Some records
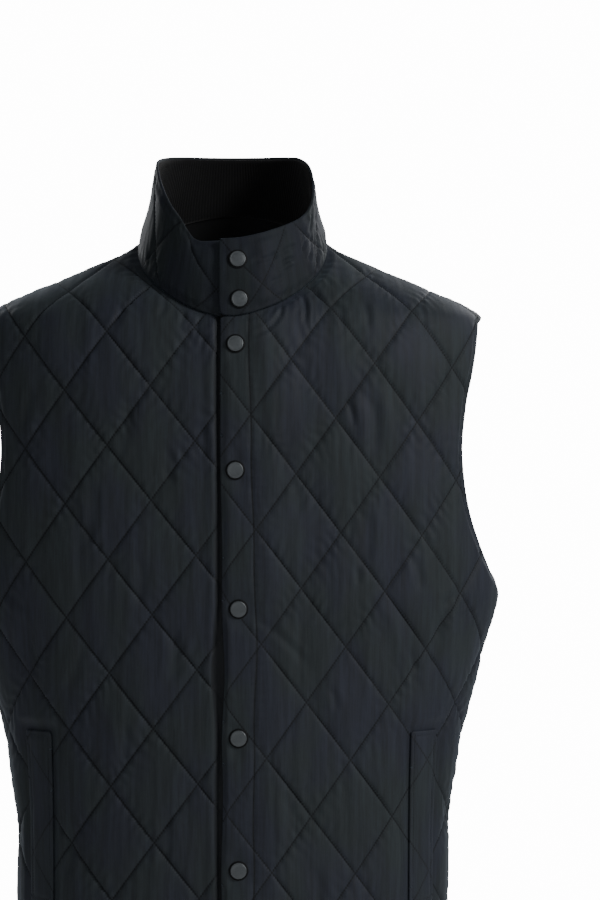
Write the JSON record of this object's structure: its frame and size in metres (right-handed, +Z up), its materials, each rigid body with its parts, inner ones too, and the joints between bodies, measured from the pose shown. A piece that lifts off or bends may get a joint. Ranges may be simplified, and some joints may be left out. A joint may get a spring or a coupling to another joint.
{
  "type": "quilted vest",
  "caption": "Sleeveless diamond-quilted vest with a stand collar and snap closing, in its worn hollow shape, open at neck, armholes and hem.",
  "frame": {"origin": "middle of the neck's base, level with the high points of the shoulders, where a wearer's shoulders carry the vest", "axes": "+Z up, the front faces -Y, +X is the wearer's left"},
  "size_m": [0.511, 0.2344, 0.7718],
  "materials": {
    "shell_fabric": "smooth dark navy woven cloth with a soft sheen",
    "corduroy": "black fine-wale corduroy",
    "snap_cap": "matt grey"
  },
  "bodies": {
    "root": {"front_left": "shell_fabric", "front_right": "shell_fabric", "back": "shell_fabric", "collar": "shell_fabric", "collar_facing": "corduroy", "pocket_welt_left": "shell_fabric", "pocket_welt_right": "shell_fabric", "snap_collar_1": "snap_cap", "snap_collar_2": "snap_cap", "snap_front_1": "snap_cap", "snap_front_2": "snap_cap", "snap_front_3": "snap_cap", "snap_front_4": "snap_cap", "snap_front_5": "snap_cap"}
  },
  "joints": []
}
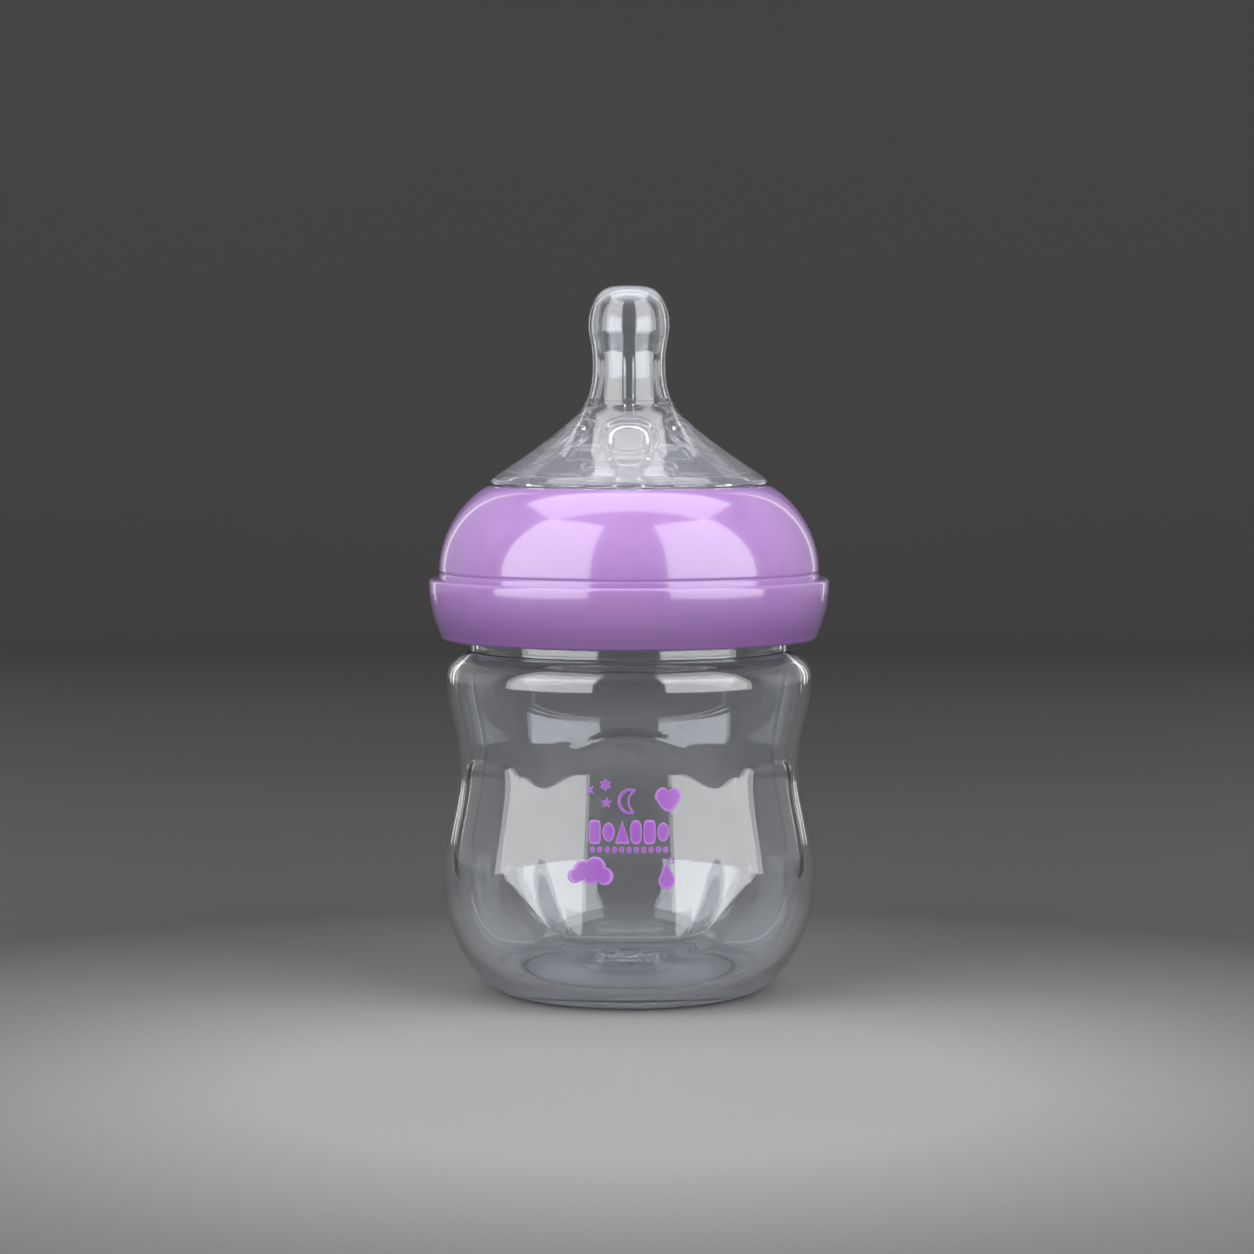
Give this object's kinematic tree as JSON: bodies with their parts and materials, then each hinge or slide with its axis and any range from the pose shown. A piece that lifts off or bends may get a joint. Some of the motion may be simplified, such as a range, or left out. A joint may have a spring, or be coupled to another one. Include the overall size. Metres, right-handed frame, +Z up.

PROBLEM: Copy out the full set of records precisely, leaving nothing out.

RESULT OF THIS EXERCISE:
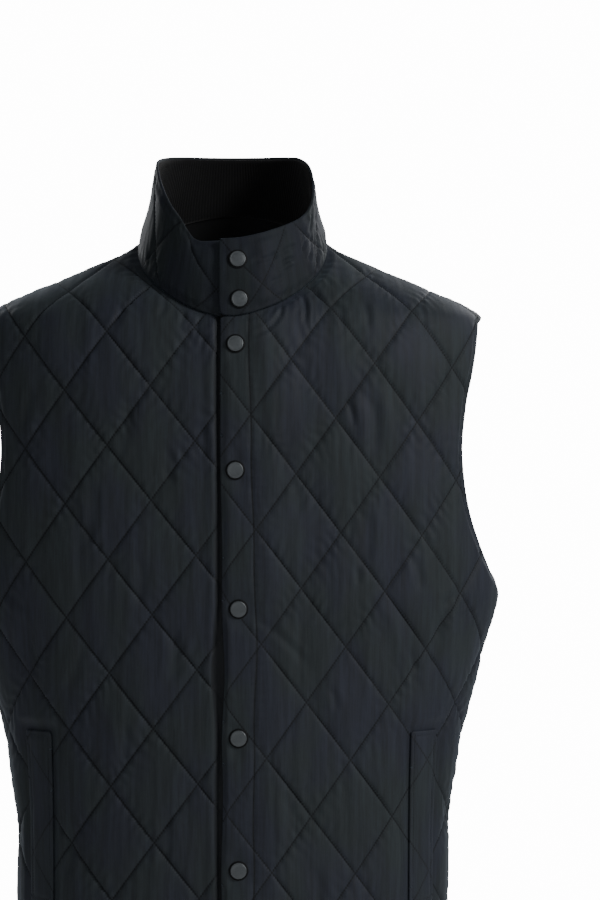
Write the JSON record of this object's structure: its frame and size in metres (right-handed, +Z up), its materials, each rigid body with its parts, inner ones too, and the joints between bodies, measured from the pose shown. A piece that lifts off or bends may get a joint. Ranges may be simplified, and some joints may be left out. A joint may get a spring or a coupling to another joint.
{
  "type": "quilted vest",
  "caption": "Sleeveless diamond-quilted vest with a stand collar and snap closing, in its worn hollow shape, open at neck, armholes and hem.",
  "frame": {"origin": "middle of the neck's base, level with the high points of the shoulders, where a wearer's shoulders carry the vest", "axes": "+Z up, the front faces -Y, +X is the wearer's left"},
  "size_m": [0.511, 0.2344, 0.7718],
  "materials": {
    "shell_fabric": "smooth dark navy woven cloth with a soft sheen",
    "corduroy": "black fine-wale corduroy",
    "snap_cap": "matt grey"
  },
  "bodies": {
    "root": {"front_left": "shell_fabric", "front_right": "shell_fabric", "back": "shell_fabric", "collar": "shell_fabric", "collar_facing": "corduroy", "pocket_welt_left": "shell_fabric", "pocket_welt_right": "shell_fabric", "snap_collar_1": "snap_cap", "snap_collar_2": "snap_cap", "snap_front_1": "snap_cap", "snap_front_2": "snap_cap", "snap_front_3": "snap_cap", "snap_front_4": "snap_cap", "snap_front_5": "snap_cap"}
  },
  "joints": []
}
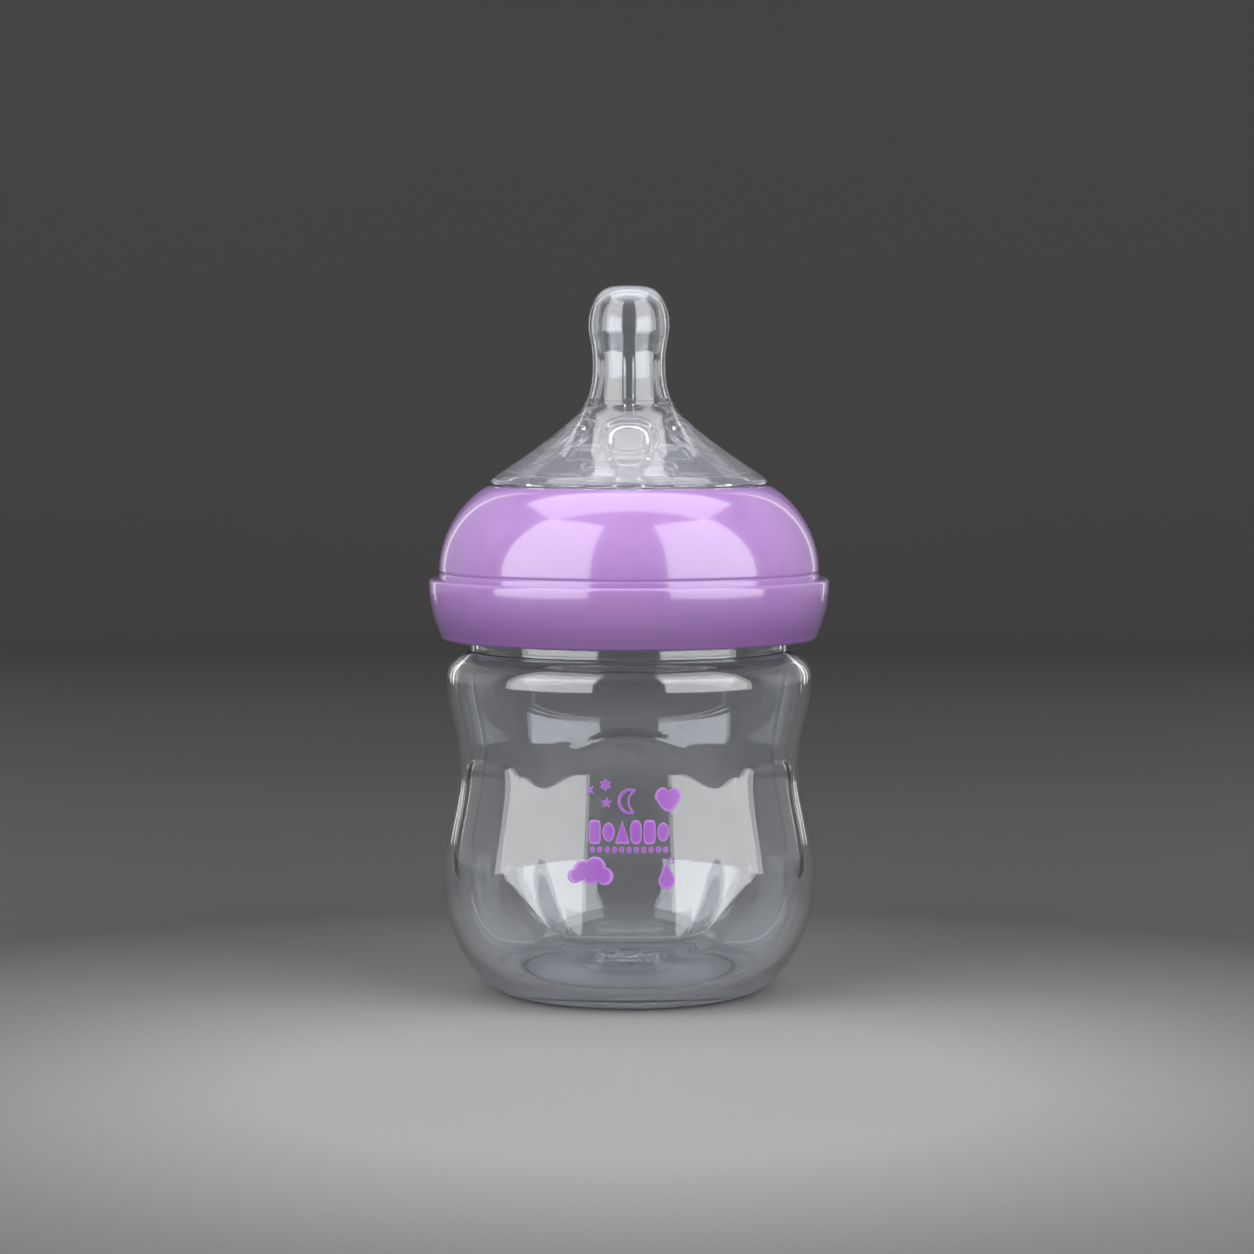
Give this object's kinematic tree as JSON: bodies with their parts and materials, then each hinge or slide with its axis and any range from the pose shown. A piece that lifts off or bends may get a joint. Some of the motion may be simplified, such as a range, or left out. A joint may have a spring, or be coupled to another one. Include the overall size. Metres, right-handed frame, +Z up.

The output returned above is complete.